Obama first established DACA in 2012 in order to temporarily safeguard hundreds of thousands of DREAMers from deportation, provide work authorizations, and enable access to social benefits like health care. Recipients can renew their DACA status every two years, but the program doesn’t offer a path to citizenship or permanent legal status. Because of recent court decisions, existing DACA recipients are still protected from deportation, but new applicants aren’t able to apply for the program. And due to the terms of the program — which require applicants to have been in the United States as of 2007 — many immigrants who came to the country more recently don’t qualify.

Of the estimated 3 million DREAMers in the United States, DACA only protects a fraction — around 535,000 — of them. The program had previously included tens of thousands more recipients, but some have obtained legal status through other channels, including marriage to US citizens, and others have left the country or declined to renew. Most of these DREAMers, who immigrated when they were children, are now in their 20s and 30s, and have firmly established their lives in the US. “We have to do something about the DREAMers because these are people that have been brought here at a very young age,” Trump told NBC News over the weekend. “Many of these are middle-aged people now.”

DACA has long had overwhelming public support — a 2023 Data for Progress poll found 56 percent of voters support it — but Congress has repeatedly failed to pass legislation to enshrine the program into law and establish a path to legal status for DREAMers. This issue has only become more urgent since the program could be unwound in a Supreme Court decision as soon as next year — and since a judge has concluded that executive actions aren’t enough to preserve it.

A high court decision could leave hundreds of thousands of current DACA recipients vulnerable to deportation, and deepen the uncertainty that tens of thousands of other DREAMers are navigating when it comes to work permits and social benefits.

The DREAM Act, which would grant conditional legal status to millions of DREAMers, was first introduced in 2001, but has faced numerous roadblocks in the last two decades. According to Diana Pliego, a federal advocacy strategist for the National Immigration Law Center, one of the last times this bill was under serious consideration was in 2010, when it failed in the Senate by five votes. That year, 36 Republicans and five Democrats voted against the legislation after it had already passed the House, with conservatives deriding it as a mass “amnesty” program.

Although there have been attempts at resurrecting an immigration deal every congressional term, they have yet to succeed. Partisan divides on immigration have been a major impediment: Republicans generally resist establishing new pathways to citizenship, and Democrats have been troubled by efforts to bundle the DREAM Act with harsher immigration measures aimed at getting GOP members on board.

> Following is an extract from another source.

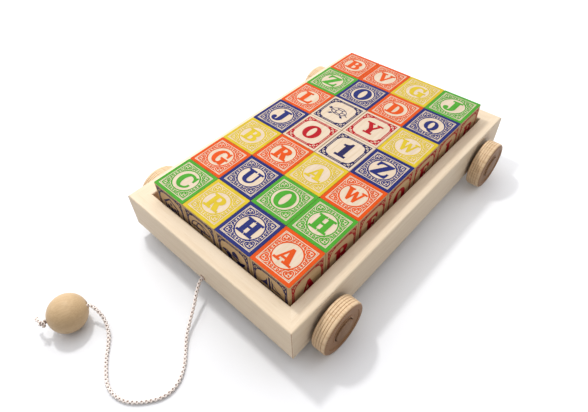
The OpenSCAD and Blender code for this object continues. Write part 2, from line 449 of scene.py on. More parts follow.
def smoothLine(points, step):
    # a smooth curve through the points, then evenly spaced along its length
    points = [Vector(p) for p in points]
    ends = [points[0] * 2 - points[1], *points, points[-1] * 2 - points[-2]]
    fine, perSpan = [], 16
    for a, b, c, d in zip(ends, ends[1:], ends[2:], ends[3:]):
        for k in range(perSpan):
            t = k / perSpan
            fine.append(0.5 * (2 * b + (c - a) * t + (2 * a - 5 * b + 4 * c - d) * t * t
                               + (3 * b - a - 3 * c + d) * t ** 3))
    fine.append(points[-1])
    reach = [0.0]
    for a, b in zip(fine, fine[1:]):
        reach.append(reach[-1] + (b - a).length)
    count = max(2, round(reach[-1] / step))
    line, k = [], 0
    for n in range(count + 1):
        goal = reach[-1] * n / count
        while k < len(fine) - 2 and reach[k + 1] < goal:
            k += 1
        share = (goal - reach[k]) / max(reach[k + 1] - reach[k], 1e-9)
        line.append(fine[k].lerp(fine[k + 1], min(share, 1)))
    return line, reach[-1]


def tubes(name, lines, radii, sides=5):
    # one mesh of round closed tubes, one along each line
    data = bpy.data.curves.new(name, "CURVE")
    data.dimensions = "3D"
    data.bevel_depth = 1.0
    data.bevel_resolution = sides - 2
    data.use_fill_caps = True
    for line, radius in zip(lines, radii):
        spline = data.splines.new("POLY")
        spline.points.add(len(line) - 1)
        for point, place in zip(spline.points, line):
            point.co = (*place, 1)
            point.radius = radius
    return meshOf(data, name)


def braid(name, points):
    line, length = smoothLine([Vector(p) * mm for p in points], cord["step"])
    base = cord["diameter"] / 2 - cord["strandRadius"] - cord["weave"]
    strands = [[] for _ in range(4)]
    across = Vector((0.3, 0.2, 1))
    for n, place in enumerate(line):
        ahead = (line[min(n + 1, len(line) - 1)] - line[max(n - 1, 0)]).normalized()
        across = (across - ahead * across.dot(ahead)).normalized()  # carried along without twist
        third = ahead.cross(across)
        turn = 2 * math.pi * length * n / (len(line) - 1) / cord["lay"]
        for k in range(4):
            way = 1 if k % 2 else -1
            angle = way * turn + (k // 2) * math.pi
            out = base + way * cord["weave"] * math.cos(2 * turn)
            strands[k].append(place + (across * math.cos(angle) + third * math.sin(angle)) * out)
    mesh = tubes(name, strands + [line], [cord["strandRadius"]] * 4 + [base])
    # how deep each point lies between the strands, kept as "groove" for the painted shade in the cotton
    middle = KDTree(len(line))
    for n, place in enumerate(line):
        middle.insert(place, n)
    middle.balance()
    depths = []
    for vertex in mesh.vertices:
        n = middle.find(vertex.co)[1]
        n = min(max(n, 1), len(line) - 2)
        ahead = (line[n + 1] - line[n - 1]).normalized()
        offset = vertex.co - line[n]
        reach = (offset - ahead * offset.dot(ahead)).length
        depths.append(1 - (reach - base) / (cord["diameter"] / 2 - base))
    mesh.attributes.new("groove", "FLOAT", "POINT").data.foreach_set("value", depths)
    return mesh, line, length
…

In 2018, Trump urged senators to squash a bipartisan deal that included funding for his border wall in exchange for the DREAM Act because it didn’t contain sufficient provisions limiting family-based immigration. It’s possible similar efforts to link punitive policies with the DREAM Act could prove an obstacle in the new Congress as well: “Would [Trump] again hold it hostage with his long laundry list of horrible anti-immigrant policy?” Pliego speculated.

Trump has also sought to put the blame for a lack of legislation on Democrats. And while it is true that Democrats briefly had the numbers in the Senate to pass a bill during the Obama administration, they haven’t had a similar majority since. Immigration legislation needs 60 votes to pass in the Senate. And Democrats had 60 seats for a short period in 2009, though some of the seats were held by relatively conservative senators.

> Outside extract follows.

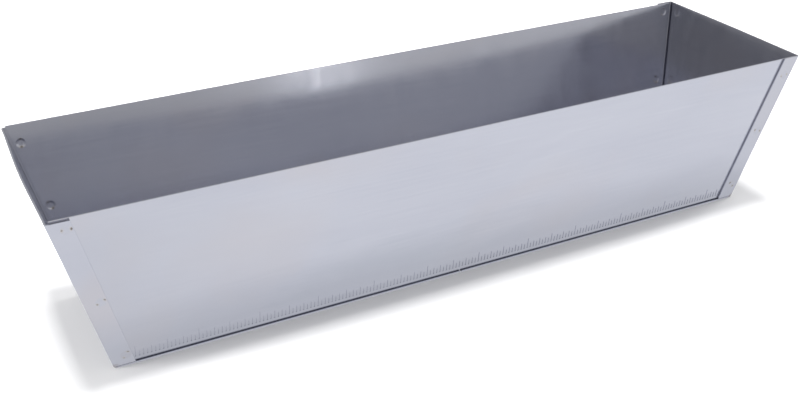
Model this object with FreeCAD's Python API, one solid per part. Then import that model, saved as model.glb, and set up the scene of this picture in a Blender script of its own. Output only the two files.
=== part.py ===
import FreeCAD, Part
import math
import os

from FreeCAD import Vector

# A mud pan: a long, flared, open trough that a plasterer holds in one hand and fills with
# jointing compound. One sheet is folded into the front wall, floor and back wall. A cap made
# from a second and a third sheet closes each end. Its flanges lap over the outside of the
# walls. Its foot plate lies under the floor, flush with the walls, and reaches to the middle
# of the pan, where the two plates meet. Spot welds hold them.
#
# Frame: +X along the pan, +Y towards the back wall, +Z up. The origin is at the middle of
# the surface that the pan stands on. Everything is in millimetres.

# Overall sizes, over the outside of the caps
bottom_length = 304.8
top_length = 338.2
bottom_width = 63.0
top_width = 97.4
rim_height = 76.1

# Sheets and how they are bent
body_sheet = 0.7
cap_sheet = 0.7
body_bend = 1.6  # outside radius of the two long bends
cap_bend = 1.4  # outside radius of the bends of a cap

# How the caps lap over the body
flange_width = 8.5
foot_joint = 0.4  # between the two foot plates at the middle of the pan
lap_clearance = 0.1  # between a flange or foot plate and the sheet it lies on
corner_gap = 1.0  # from the cut ends of the body to the inside of a cap
left_cap_drop = 0.9  # how far the rim of the left cap is below the body's rim
right_cap_rise = 0.3  # how far the rim of the right cap is above it
relief_slot = 0.3  # between the lower end of a flange and the foot plate under it
foot_inset = 0.3  # from the pan's outline to the long edges of the foot plates

# Spot welds
weld_diameter = 4.2
weld_dish = 0.15  # how deep the electrodes pressed each face in
weld_margin = 0.2  # least metal between a weld and a cut edge or a bend
hole_overrun = 0.5  # how far a weld hole's cutter reaches past the sheets on either side
foot_weld_count = 3  # in each row across a foot plate
foot_weld_side = 11.0  # from the long edge of the plate to the first weld of a row
foot_weld_end = 7.0  # from either end of the plate to its rows

# For each flange: drop of the top weld below the rim, rise of the lowest weld above its
# lowest place, shift of the middle weld from halfway, and where the row of welds lies
# between the cap's corner (0) and the free edge of the flange (1)
weld_rows = {
    "left_front": (4.5, 1.5, -3.5, 1.0),
    "left_back": (8.0, 3.9, 2.5, 0.25),
    "right_front": (8.8, 3.9, 0.5, 0.1),
    "right_back": (4.2, 2.9, -1.5, 0.7),
}

# The inch rule stamped along the foot of the front wall
rule_pitch = 25.4 / 16.0
rule_end_gap = 0.6  # from a flange's free edge to the first mark
rule_foot = 0.8  # from the long bend to the foot of the marks
mark_width = 0.3
mark_depth = 0.12
mark_lengths = {16: 5.6, 8: 4.8, 4: 4.0, 2: 3.4, 1: 2.6}  # by how many sixteenths divide it

wall_slope = (top_width - bottom_width) / 2.0 / rim_height
end_slope = (top_length - bottom_length) / 2.0 / rim_height
wall_stretch = math.hypot(1.0, wall_slope)  # horizontal shift for each unit square to a wall
end_stretch = math.hypot(1.0, end_slope)
body_lift = cap_sheet + lap_clearance
weld_radius = weld_diameter / 2.0
weld_thickness = cap_sheet + lap_clearance + body_sheet


def outline_y(height, inset):
    """Half width of the pan at a height, inset square to the wall."""
    return bottom_width / 2.0 + wall_slope * height - inset * wall_stretch


def outline_x(height, inset):
    """Half length of the pan at a height, inset square to the end."""
    return bottom_length / 2.0 + end_slope * height - inset * end_stretch


def rectangle(height, wall_inset, end_inset):
    """Closed rectangular wire at a height."""
    x = outline_x(height, end_inset)
    y = outline_y(height, wall_inset)
    signs = ((-1, -1), (1, -1), (1, 1), (-1, 1))
    corners = [Vector(i * x, j * y, height) for i, j in signs]
    return Part.makePolygon(corners + corners[:1])


def flared_block(wall_inset, end_inset, floor_height, top_height):
    """Solid with the pan's four slopes, between two heights."""
    wires = [rectangle(h, wall_inset, end_inset) for h in (floor_height, top_height)]
    return Part.makeLoft(wires, True, True)


def lies_on(edge, test):
    """Whether both ends of an edge pass a test."""
    return all(test(v.Point) for v in edge.Vertexes)


def near(a, b):
    return abs(a - b) < 1e-4


def round_long_edges(block, floor_height, radius):
    """Rounds the two long bottom edges of a flared block."""
    def on_floor(p):
        return near(p.z, floor_height)

    edges = [e for e in block.Edges if lies_on(e, on_floor) and e.Length > block.BoundBox.YLength]
    return block.makeFillet(radius, edges)


def round_end_edges(block, floor_height, radius):
    """Rounds the bends of a cap: the corner edges and the bottom edge at each end."""
    def on_floor(p):
        return near(p.z, floor_height)

    edges = []
    for edge in block.Edges:
        ends = [v.Point for v in edge.Vertexes]
        rises = not near(ends[0].z, ends[1].z)
        across = lies_on(edge, on_floor) and near(ends[0].x, ends[1].x)
        if rises or across:
            edges.append(edge)
    return block.makeFillet(radius, edges)


def box_between(low, high):
    return Part.makeBox(high[0] - low[0], high[1] - low[1], high[2] - low[2], Vector(*low))


def wall_point(side, x, height, depth):
    """Point on the front (-1) or back (+1) outline, sunk square to the wall by a depth."""
    return Vector(x, side * outline_y(height, depth), height)


def wall_normal(side):
    """Outward unit normal of the front (-1) or back (+1) wall."""
    return Vector(0, side, -wall_slope) / wall_stretch


def bend_top():
    """Height at which the long bend ends and the flat wall starts."""
    turn = math.pi / 2.0 - math.atan(wall_slope)
    return body_lift + body_bend * math.tan(turn / 2.0) / wall_stretch


def weld_heights(row):
    """Heights of a flange's three welds, from the top down."""
    drop, rise, shift, _ = weld_rows[row]
    top = rim_height - drop
    low = bend_top() + weld_radius + weld_margin + rise
    return [top, (top + low) / 2.0 + shift, low]


def weld_inset(row):
    """Distance of a flange's welds from the end of the pan, square to it."""
    nearest = cap_sheet + corner_gap + weld_margin + weld_radius
    farthest = flange_width - weld_margin - weld_radius
    return nearest + (farthest - nearest) * weld_rows[row][3]


def weld_hole(centre, direction):
    """Cutter for the hole that a weld fills. centre is on the outside face."""
    start = centre + direction * hole_overrun
    return Part.makeCylinder(weld_radius, weld_thickness + 2.0 * hole_overrun, start, -direction)


def nugget(centre, direction):
    """Weld through both sheets, with its faces pressed in to a shallow dish by the electrodes."""
    ball_radius = (weld_radius ** 2 + weld_dish ** 2) / (2.0 * weld_dish)
    out = centre + direction * (ball_radius - weld_dish)
    far = centre - direction * (weld_thickness + ball_radius - weld_dish)
    plug = Part.makeCylinder(weld_radius, weld_thickness, centre, -direction)
    return plug.cut(Part.makeSphere(ball_radius, out)).cut(Part.makeSphere(ball_radius, far))


def flange_weld_places(row):
    """Centre and direction of each weld of a flange."""
    end = -1 if row.startswith("left") else 1
    side = -1 if row.endswith("front") else 1
    places = []
    for height in weld_heights(row):
        x = end * outline_x(height, weld_inset(row))
        places.append((wall_point(side, x, height, 0.0), wall_normal(side)))
    return places


def foot_weld_places(end):
    """Centre and direction of each weld of a foot plate: one row near either end of it."""
    reach = outline_y(0.0, 0.0) - foot_inset - foot_weld_side
    step = 2.0 * reach / (foot_weld_count - 1)
    rows = (outline_x(0.0, 0.0) - foot_weld_end, foot_joint / 2.0 + foot_weld_end)
    across = [-reach + step * i for i in range(foot_weld_count)]
    return [(Vector(end * x, y, 0.0), Vector(0, 0, -1)) for x in rows for y in across]


def weld_groups():
    """Every group of welds by its node name."""
    groups = {row + "_welds": flange_weld_places(row) for row in weld_rows}
    groups["left_floor_welds"] = foot_weld_places(-1)
    groups["right_floor_welds"] = foot_weld_places(1)
    return groups


def end_block(end, inset, height):
    """Everything beyond a plane parallel to one end of the pan."""
    x_low = outline_x(0.0, inset)
    x_high = outline_x(height, inset)
    far = top_length
    y = top_width
    low = [Vector(x_low, -y, 0), Vector(far, -y, 0)]
    corners = low + [Vector(far, -y, height), Vector(x_high, -y, height)]
    face = Part.Face(Part.makePolygon(corners + corners[:1]))
    block = face.extrude(Vector(0, 2 * y, 0))
    if end < 0:
        block = block.mirror(Vector(0, 0, 0), Vector(1, 0, 0))
    return block


def rule_marks():
    """Cutters for the marks of the rule, one for each sixteenth of an inch."""
    foot = bend_top() + rule_foot / wall_stretch
    half = outline_x(foot, flange_width) - rule_end_gap
    count = int(2.0 * half / rule_pitch)
    start = -count * rule_pitch / 2.0
    lean = math.degrees(math.atan(wall_slope))
    cutters = []
    for i in range(count + 1):
        length = next(mark_lengths[step] for step in (16, 8, 4, 2, 1) if i % step == 0)
        corner = Vector(-mark_width / 2.0, -mark_depth, 0)
        cutter = Part.makeBox(mark_width, 2.0 * mark_depth, length, corner)
        cutter.rotate(Vector(0, 0, 0), Vector(1, 0, 0), lean)
        cutter.translate(wall_point(-1, start + i * rule_pitch, foot, body_lift))
        cutters.append(cutter)
    return Part.makeCompound(cutters)


def pan_body(holes):
    """Front wall, floor and back wall, folded from one sheet."""
    end_inset = cap_sheet + corner_gap
    outside = flared_block(body_lift, end_inset, body_lift, rim_height)
    outside = round_long_edges(outside, body_lift, body_bend)
    floor_top = body_lift + body_sheet
    inside = flared_block(floor_top, -corner_gap, floor_top, rim_height + body_sheet)
    inside = round_long_edges(inside, floor_top, body_bend - body_sheet)
    return outside.cut(inside).cut(rule_marks()).cut(holes)


def end_cap(end, rim, holes):
    """End plate with a front flange, a back flange and a foot plate under half the floor."""
    above = rim + cap_bend
    outside = round_end_edges(flared_block(0.0, 0.0, 0.0, above), 0.0, cap_bend)
    inside = flared_block(cap_sheet, cap_sheet, cap_sheet, above + cap_sheet)
    inside = round_end_edges(inside, cap_sheet, cap_bend - cap_sheet)
    shell = outside.cut(inside)

    flanges = shell.common(end_block(end, flange_width, rim))
    low_x, high_x = sorted((end * foot_joint / 2.0, end * top_length))
    y = outline_y(0.0, foot_inset)
    foot = shell.common(box_between((low_x, -y, 0.0), (high_x, y, cap_sheet)))
    low_x, high_x = sorted((0.0, end * outline_x(0.0, cap_bend)))
    slot_top = cap_sheet + relief_slot
    slot = box_between((low_x, -top_width, cap_sheet), (high_x, top_width, slot_top))
    flanges = flanges.cut(slot)
    for side in (-1, 1):
        low_y, high_y = sorted((side * y, side * top_width))
        flanges = flanges.cut(box_between((low_x, low_y, 0.0), (high_x, high_y, cap_sheet)))
    return flanges.fuse(foot).removeSplitter().cut(holes)


def write(name, shape):
    solids = shape.Solids
    if not solids or not all(s.isValid() for s in solids):
        raise ValueError(name + " did not come out as valid solids")
    kept = solids[0] if len(solids) == 1 else Part.makeCompound(solids)
    kept.exportStep("parts/" + name + ".step")
    print(name, len(solids), "solid(s)", round(kept.Volume, 1), "mm3")


def main():
    os.makedirs("parts", exist_ok=True)
    groups = weld_groups()
    holes = Part.makeCompound([weld_hole(*place) for places in groups.values() for place in places])
    write("pan_body", pan_body(holes))
    write("left_end_cap", end_cap(-1, rim_height - left_cap_drop, holes))
    write("right_end_cap", end_cap(1, rim_height + right_cap_rise, holes))
    for name, places in groups.items():
        write(name, Part.makeCompound([nugget(*place) for place in places]))


main()
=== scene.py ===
import math

import bmesh
import bpy
import numpy as np
from mathutils import Matrix, Vector


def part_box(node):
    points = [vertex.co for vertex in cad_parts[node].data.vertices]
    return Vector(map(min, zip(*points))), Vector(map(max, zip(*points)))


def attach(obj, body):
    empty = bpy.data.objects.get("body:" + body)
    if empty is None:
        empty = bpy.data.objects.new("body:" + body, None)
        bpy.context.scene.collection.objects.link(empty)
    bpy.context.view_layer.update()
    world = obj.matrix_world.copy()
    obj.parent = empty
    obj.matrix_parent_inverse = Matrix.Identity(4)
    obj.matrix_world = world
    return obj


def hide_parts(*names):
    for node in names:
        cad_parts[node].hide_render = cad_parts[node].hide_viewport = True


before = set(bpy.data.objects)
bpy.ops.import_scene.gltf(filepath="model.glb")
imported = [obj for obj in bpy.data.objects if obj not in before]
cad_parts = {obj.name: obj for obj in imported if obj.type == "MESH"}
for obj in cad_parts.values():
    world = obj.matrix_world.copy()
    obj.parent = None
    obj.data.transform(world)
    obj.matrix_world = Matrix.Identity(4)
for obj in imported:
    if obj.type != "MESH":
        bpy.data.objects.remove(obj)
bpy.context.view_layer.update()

# Mud pan in bright rolled steel: one folded sheet, two lapped end caps, rows of spot welds.
# x runs along the pan, the front wall with the rule faces -y, z is up. Lengths are in metres
# and each finished piece is built where it stands, so its origin is the frame's.

panShape = {
    "footLength": 0.3048,      # over the caps, at the surface it stands on
    "footWidth": 0.0630,
    "bodySheet": 0.0007,
    "capSheet": 0.0007,
    "lapGap": 0.0001,          # between a flange and the wall under it
    "footGap": 0.00002,        # between a foot plate and the floor on it
    "cornerGap": 0.0010,       # from the body's cut end to the inside of a cap
    "bodyBend": 0.0008,        # outside radii of the folds
    "capBend": 0.0009,
    "flange": 0.0085,
}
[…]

The party, however, has had far narrower 50- and 51-person majorities in recent terms, and would have needed significant Republican support to approve an immigration deal during the Biden administration. As a failed border security proposal in February indicated, they haven’t gotten this degree of GOP support even on harsher immigration measures.

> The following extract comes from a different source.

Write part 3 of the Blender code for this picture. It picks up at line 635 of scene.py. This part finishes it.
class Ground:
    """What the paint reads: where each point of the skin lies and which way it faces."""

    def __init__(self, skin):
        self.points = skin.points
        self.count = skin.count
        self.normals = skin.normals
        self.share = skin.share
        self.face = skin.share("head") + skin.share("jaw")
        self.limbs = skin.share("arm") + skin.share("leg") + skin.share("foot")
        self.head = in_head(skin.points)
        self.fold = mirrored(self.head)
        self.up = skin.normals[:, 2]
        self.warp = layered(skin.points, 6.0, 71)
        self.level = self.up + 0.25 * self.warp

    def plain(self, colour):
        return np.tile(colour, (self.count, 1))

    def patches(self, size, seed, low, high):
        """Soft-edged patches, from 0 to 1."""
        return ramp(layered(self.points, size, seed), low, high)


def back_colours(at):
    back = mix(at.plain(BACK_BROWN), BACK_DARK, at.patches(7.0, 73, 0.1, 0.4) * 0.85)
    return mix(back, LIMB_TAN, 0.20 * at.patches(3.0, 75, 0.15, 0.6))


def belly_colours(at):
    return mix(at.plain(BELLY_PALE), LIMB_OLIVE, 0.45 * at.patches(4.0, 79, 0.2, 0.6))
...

What an actual fix would take

For now, it’s too early to say whether Trump is actually committed to protecting DREAMers. “At the end of the day, he has a history of being against DACA recipients,” Pliego says. “He tried to end DACA, and we took him all the way to the Supreme Court.”

She anticipates that a Supreme Court decision on the program in 2025 could potentially spur lawmakers into action, since Congress often waits until a policy is endangered to finally act.

Protections for DREAMers have often gotten caught up in broader immigration fights. Republicans have at times signaled openness to them, but only in exchange for anti-immigrant measures — including funding for Trump’s border wall — that Democrats once opposed.

Trump could break that deadlock by pushing for a “clean” DREAMers bill that does not come attached to such measures. Democrats, meanwhile, may be more amenable to a package that both protects DREAMers and includes harsh security measures as the party has shifted to the right on the border in recent months — but that remains very much an unknown.

“With Republicans in control of both the House and Senate starting in January, [the GOP is] likely to continue to oppose helping DACA recipients unless President Trump puts his weight behind any legislation and tells [them] to vote for the bill,” Stephen Yale-Loehr, an immigration law professor at Cornell Law School, told Vox. In the past, some Republicans, including Sens. Lisa Murkowski and Lindsey Graham, have backed the DREAM Act, though the majority of the party has voted against it in both the Senate and the House.

Yale-Loehr also notes the importance of considering a bill that doesn’t contain “poison pills,” such as money for detention camps, that could undermine Democratic support.

Barring these developments, the prospects for legislation addressing DREAMERs still appears likely out of reach in the new term. And Trump’s purported backing of the group remains questionable, too. “He’s never done anything for DREAMers,” Democratic Sen. Brian Schatz told NBC News. “He will never do anything for DREAMers. This is bait, and we just have to not take it.”